Detroit Museum of New Art: “kaBOOM!”
(Note: Part of me is a little skeptical that this event actually took place as described below by curator Jef Bourgeau, but a number of publications reviewed the exhibition and gave similar stories, s…

Detroit Museum of New Art: “kaBOOM!”

(Note: Part of me is a little skeptical that this event actually took place as described below by curator Jef Bourgeau, but a number of publications reviewed the exhibition and gave similar stories, so I’m posting it. If you have any additional information - especially PHOTO DOCUMENTATION, which I couldn’t find online - feel free to share it via the “Submit” option to the right.)

In 2002, the Detroit Museum of New Art staged an exhibition called “kaBOOM!” in which visitors were invited to destroy reproductions of over 100 well-known artworks by artists like Man Ray, Marcel Duchamp, Barnett Newman, and Willem de Kooning.

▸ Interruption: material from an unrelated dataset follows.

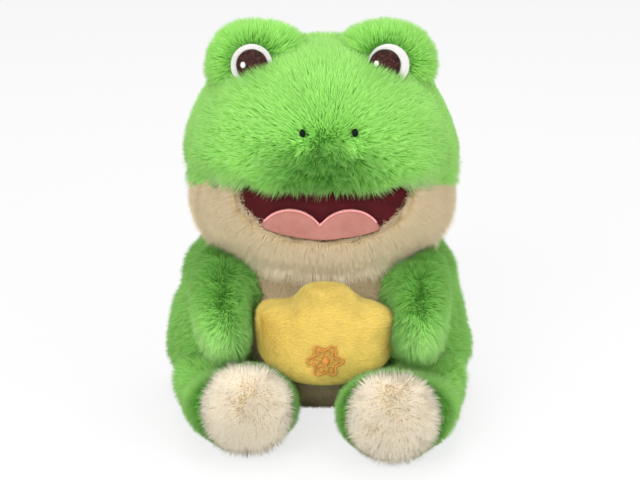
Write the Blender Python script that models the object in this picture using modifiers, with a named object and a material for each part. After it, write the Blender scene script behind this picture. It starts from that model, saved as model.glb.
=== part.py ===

While the show was set to run for two months, the exhibit was completely destroyed by the end of its chaotic opening reception.

In addition to destroying all of the reproductions as intended, visitors got creative with their vandalism: Fires were set in isolated galleries using piles of museum brochures. / A wrecking ball, supplied as a means of destroying a particular work on display, was removed from its chain and used instead as a bowling ball, taking out an entire installation as well as the corner of one of the museum’s walls. / Visitors urinated into not only a reproduction of Duchamp’s “Fountain,” but also his sculpture  “Why not Sneeze, Rrose Sélavy?” (a birdcage with sugar cubes), before stomping the cage to pieces. / Artist Dana Smith, giving a performance combining Yoko Ono’s “Cut” with Duchamp’s “The Bride Stripped Bare By Her Bachelors, Even,” was attacked, leaving her in tears and running naked for the safety of a locked room. / At some point, someone wrote “Fuck Art Rules!” on a wall with their own feces.

The show was not without precedence: the Dadaists famously held an exhibition in which visitors were supplied with an axe and invited to destroy the works on display.